Time Limit: 2000/1000 MS (Java/Others) Memory Limit: 65536/32768 K (Java/Others)
Total Submission(s): 14552 Accepted Submission(s): 7216
Problem Description
Jesus, what a great movie! Thousands of people are rushing to the cinema. However, this is really a tuff time for Joe who sells the film tickets. He is wandering when could he go back home as early as possible.
A good approach, reducing the total time of tickets selling, is let adjacent people buy tickets together. As the restriction of the Ticket Seller Machine, Joe can sell a single ticket or two adjacent tickets at a time.

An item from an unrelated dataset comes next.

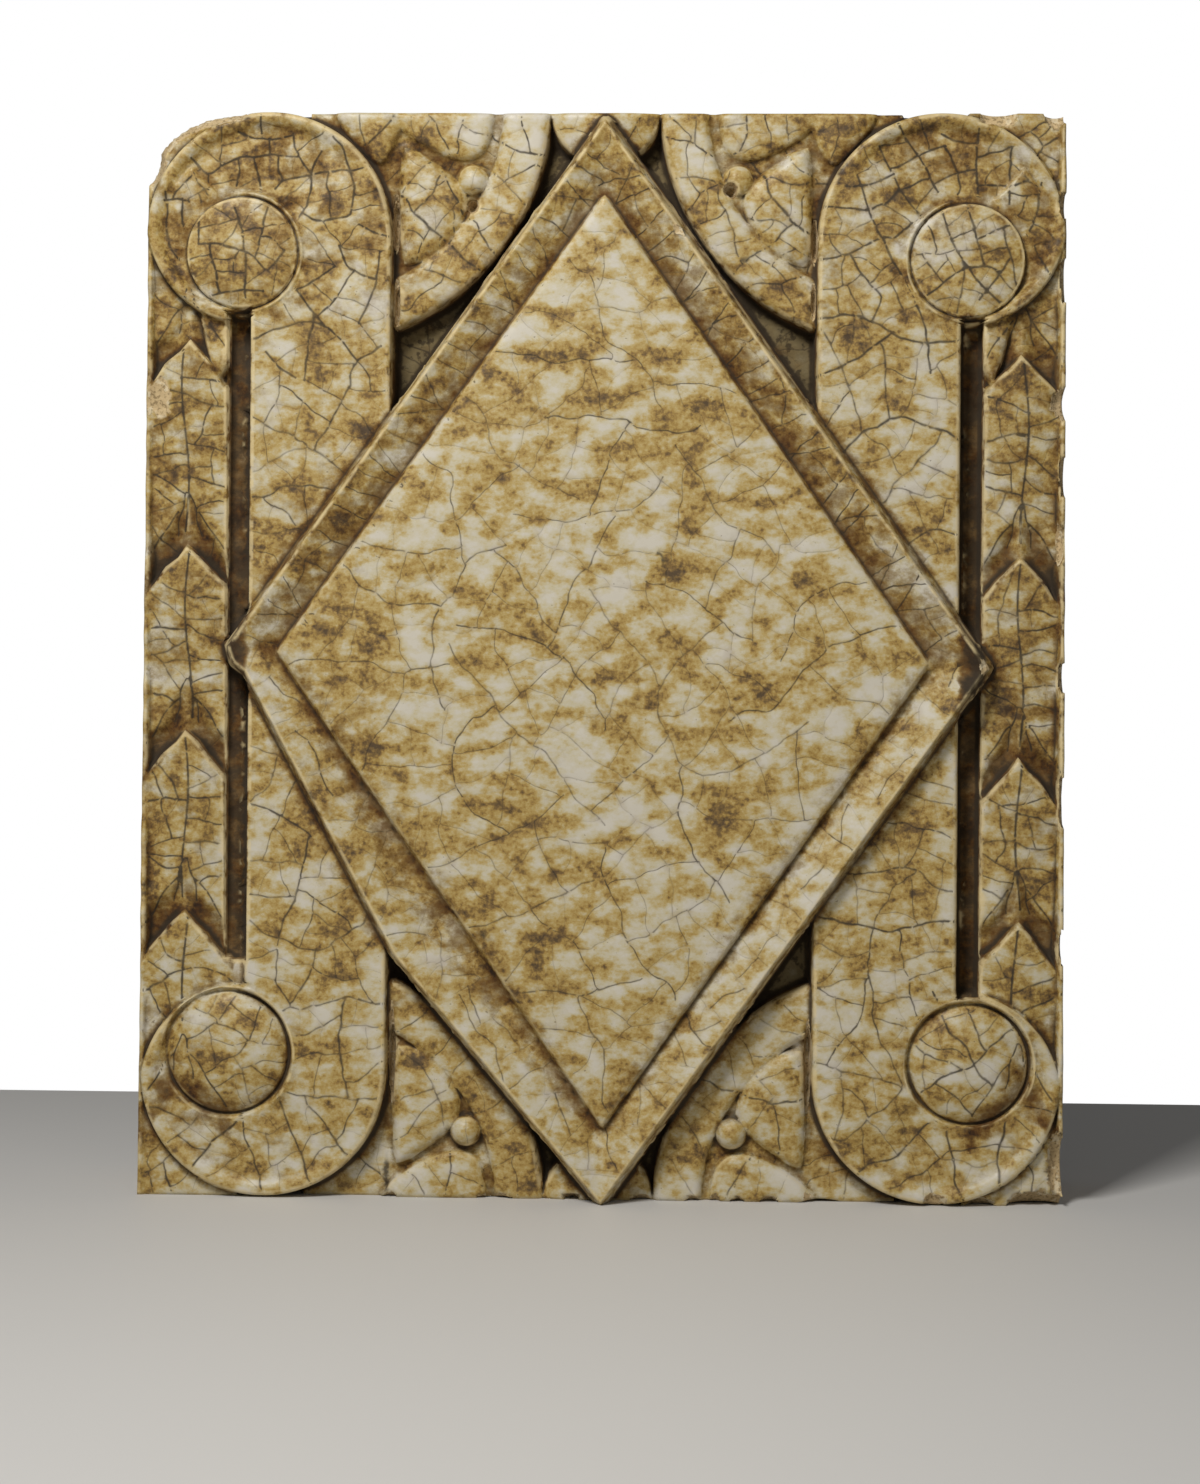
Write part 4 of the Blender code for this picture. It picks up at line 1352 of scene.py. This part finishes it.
# Triangles outside the edge can only lie close to it, so only those are tested
centres = front_places[np.array(triangles)].mean(1)
close_to_edge = ((np.abs(centres[:, 0]) > FOOT_HALF_WIDTH - 9)
                 | (np.abs(centres[:, 1] - HEIGHT / 2) > HEIGHT / 2 - 12)
                 | ((centres[:, 0] < -160) & (centres[:, 1] > 440)))
kept = np.ones(len(centres), bool)
kept[close_to_edge] = inside(*centres[close_to_edge].T, edge) > 0
front_faces = [tuple(face) for face, good in zip(triangles, kept) if good]
front_faces = [face if signed_area(front_places, face) > 0 else face[::-1] for face in front_faces]
dark, aside = np.zeros(len(front_places)), front_places.copy()
for number, sources in enumerate(origins):
    if sources:
        dark[number] = pattern.dark[sources[0]]
        aside[number] = pattern.aside[sources[0]]
# A stretch that only one triangle follows is part of the open border
follower = dict.fromkeys(pair for a, b, c in front_faces for pair in ((a, b), (b, c), (c, a)))
border = {first: second for first, second in follower if (second, first) not in follower}
loop = [next(iter(border))]
while border[loop[-1]] != loop[0]:
    loop.append(border[loop[-1]])
print("front:", len(front_places), "points", len(front_faces), "faces, border", len(loop),
      len(border))

# %% The surface of the front
CRACK_DEPTH = 0.14
pool_map = np.clip(0.35 * (near_blur - height_map), 0, 1.1)
sides_off = np.minimum(half_width - np.abs(mesh_x), np.minimum(mesh_z, HEIGHT - mesh_z))
arris_map = 0.9 * np.clip(1 - sides_off / 1.8, 0, 1) ** 2
x, z = front_places.T
rise, clay = front(x, z)
rise = rise + look_up(pool_map, x, z) * (1 - clay) - look_up(arris_map, x, z)
rise = np.minimum(rise - CRACK_DEPTH * dark * (1 - clay), RIDGE_RISE - 0.05)
front_points = np.stack([x, GROUND_Y - rise, z], 1)
print("front rises from", rise.min().round(1), "to", rise.max().round(1))

# %% Sides of the block
# Shares of the way from the front to the back at which the rows round the sides lie
SIDE_SHARES = (0.012, 0.04, 0.1, 0.25, 0.55, 0.985, 1.0)
BACK_ARRIS = 0.9
# The wavering front edge turns into the plain side over this share
SIDE_BLEND = 0.12


def back_plane(x, z):
    """The back with its keying grooves, a little uneven."""
    groove = np.zeros(len(x))
    for middle in GROOVES:
        beyond = (np.abs(z - middle) - GROOVE_HALF + GROOVE_SLOPE) / GROOVE_SLOPE
        groove = np.maximum(groove, 1 - np.clip(beyond, 0, 1))
    return BACK_Y - 0.15 - 0.15 * lumps(x, z, 21, 61) - GROOVE_DEPTH * groove


whole = np.array([whole_edge[origins[v][0]] if origins[v] and origins[v][0] < loop_count
                  else front_places[v] for v in loop])
torn = ((whole[:, 0] < BREAK_LINE[0][0] + 1) & (whole[:, 1] > BREAK_LINE[-1][1] - 8))[:, None]
for _ in range(12):
    calmer = (np.roll(whole, 1, axis=0) + np.roll(whole, -1, axis=0)) / 2
    whole = np.where(torn, (whole + calmer) / 2, whole)
around = front_places[loop]
run = np.roll(whole, -1, axis=0) - np.roll(whole, 1, axis=0)
outward = -left_of(run) / np.hypot(*run.T)[:, None]
flat_foot = whole[:, 1] < 0.01
start_y = front_points[loop, 1]
points, depth_in = [front_points], [np.zeros(len(front_points))]
for share in SIDE_SHARES:
    blend = ramp(share, 0, SIDE_BLEND)
    rough = 0.3 + 0.25 * lumps(whole.sum(1), np.full(len(whole), share * 83), 5, 62)
    inset = np.where(flat_foot, 0.02, rough * blend + 0.05) + (BACK_ARRIS if share == 1 else 0)
    place = around * (1 - blend) + whole * blend - outward * inset[:, None]
    place[:, 1] = np.clip(place[:, 1], 0.02, HEIGHT - 0.02)
    y = start_y + share * (back_plane(*place.T) - start_y)
    points.append(np.stack([place[:, 0], y, place[:, 1]], 1))
    depth_in.append(y - start_y)
faces = list(front_faces)
rows = [np.array(loop)] + [len(front_points) + k * len(loop) + np.arange(len(loop))
                           for k in range(len(SIDE_SHARES))]
for fore, aft in zip(rows, rows[1:]):
    fore_next, aft_next = np.roll(fore, -1), np.roll(aft, -1)
    faces += list(zip(fore.tolist(), aft.tolist(), aft_next.tolist(), fore_next.tolist()))
print("faces with the sides:", len(faces))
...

Since you are the great JESUS, you know exactly how much time needed for every person to buy a single ticket or two tickets for him/her. Could you so kind to tell poor Joe at what time could he go back home as early as possible? If so, I guess Joe would full of appreciation for your help.
Input
There are N(1<=N<=10) different scenarios, each scenario consists of 3 lines:
- An integer K(1<=K<=2000) representing the total number of people;
- K integer numbers(0s<=Si<=25s) representing the time consumed to buy a ticket for each person;
- (K-1) integer numbers(0s<=Di<=50s) representing the time needed for two adjacent people to buy two tickets together.
Output
For every scenario, please tell Joe at what time could he go back home as early as possible. Every day Joe started his work at 08:00:00 am. The format of time is HH:MM:SS am|pm.
Sample Input
2
2
20 25
40
1
8
Sample Output
08:00:40 am
08:00:08 am
Source
浙江工業大學第四屆大學生程序設計競賽
問題鏈接:HDU1260 Tickets
問題簡述:(略)
問題分析:簡單的DP題,看代碼不解釋。
程序說明:(略)
參考鏈接:(略)
題記:(略)
AC的C++語言程序如下:
/* HDU1260 Tickets */
#include <bits/stdc++.h>
using namespace std;
const int K = 2000;
int s[K], d[K], dp[K];
int main()
{
int n, k;
cin >> n;
while(n--) {
cin >> k;
for(int i = 0; i < k; i++) cin >> s[i];
for(int i = 0; i < k - 1; i++) cin >> d[i];
dp[0] = s[0];
dp[1] = min(dp[0] + s[1], d[0]);
for(int i = 2; i < k; i++)
dp[i] = min(dp[i - 1] + s[i], dp[i - 2] + d[ i - 1]);
int h, m, s;
h = 8 + dp[k - 1] / 3600;
m = (dp[k - 1] % 3600) / 60;
s = dp[k - 1] % 60;
if (h < 12) printf("%02d:%02d:%02d am\n", h, m, s);
else printf("%02d:%02d:%02d pm\n", h, m, s);
}
return 0;
}